有鉴于此,特朗普政府采取了一系列体现“新门罗主义”的政策与行动。经济方面,特朗普政府频繁挥舞“关税大棒”,对巴西等美国重要贸易伙伴征收50%的关税,图谋通过经济手段迫使各国更加顺从美国,以维护美国地区掌控力。在移民问题上,特朗普采取强硬措施,在美墨边境划设多个“军事化区域”,打破常规将美军放在打击非法移民的第一线执行拘捕和羁押任务。军事上,美国强化南方司令部任务职能,显著加大对拉美地区军事干预。8月以来,美国以打击贩毒为由在委内瑞拉附近海域部署军力,数次袭击“运毒”船只。特朗普还单方面宣布将“墨西哥湾”更名为“美国湾”,无视历史和国际惯例,凸显其霸权心态。
“新门罗主义”是特朗普巩固美国在拉美地区霸权、实现对周边地缘环境绝对控制的重要工具,集中折射其“势力范围”理念。据悉,特朗普政府即将公布《国防战略》报告,将本土安全和西半球安全置于大国竞争议题之上,这是对其第一任期将“大国竞争”列为最优先事项的重大战略级调整。从19世纪侵吞墨西哥半壁领土,到如今针对拉美国家的多重胁迫,特朗普延续“美洲是美国人的美洲”执念,意图用零和思维构建排他性霸权,以美国的方式塑造地区秩序。特朗普屡屡提到控制格陵兰岛、加拿大和巴拿马运河的想法,更充分说明其图谋以划分势力范围来捍卫美国霸权利益。针对“新门罗主义”的种种实践,英国查塔姆研究所研究员戴维·鲁宾认为,特朗普寻求的是一种基于势力范围的国际秩序。
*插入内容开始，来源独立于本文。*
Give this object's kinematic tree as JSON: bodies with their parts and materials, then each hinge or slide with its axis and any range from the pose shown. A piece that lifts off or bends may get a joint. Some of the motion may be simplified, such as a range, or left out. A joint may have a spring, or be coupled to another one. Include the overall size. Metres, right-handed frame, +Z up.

特朗普以多种手段推行“新门罗主义”,反映其塑造地区与国际秩序的巨大危险性。传统“门罗主义”更多通过政治和经济手段来维护美国在拉美利益,而特朗普更加注重军事力量的直接运用和快速反应,对委内瑞拉等国频繁进行军事讹诈,加勒比地区俨然成为美国发动新一轮低烈度战争的中心。特朗普还更多采用经济制裁等胁迫性手段,对不顺从的拉美国家进行打压,对他国元首使用制裁、高价悬赏。此类做法与传统“门罗主义”主要通过经济援助和投资来控制拉美经济有明显不同。尤其是,特朗普上任当月就以总统行政令的方式,允许美国将国外贩毒集团指定为“恐怖主义组织”,为其后续针对拉美国家采取军事打击和秘密情报行动提供干预基础。部分美国舆论将特朗普的“反毒品战争”与“反恐战争”相提并论,抛出“毒品恐怖主义”论调,为其“干涉合法性”背书造势。这种以创建国内法律框架,通过简单话语变化就极大扩充美国司法管辖权的方式,使得任何国家都可能成为美国的干预目标。这些都是特朗普意图塑造国际秩序、国际规则的危险性所在。
总体看,在政策实践的推进过程中,极限施压、交易思维、势力范围构想等逐步清晰地勾勒出特朗普看待国际事务、塑造国际秩序的一套逻辑思路,使其“美国优先”理念具象化。对处于动荡变革的世界来说,其冲击性和破坏性影响需高度警惕。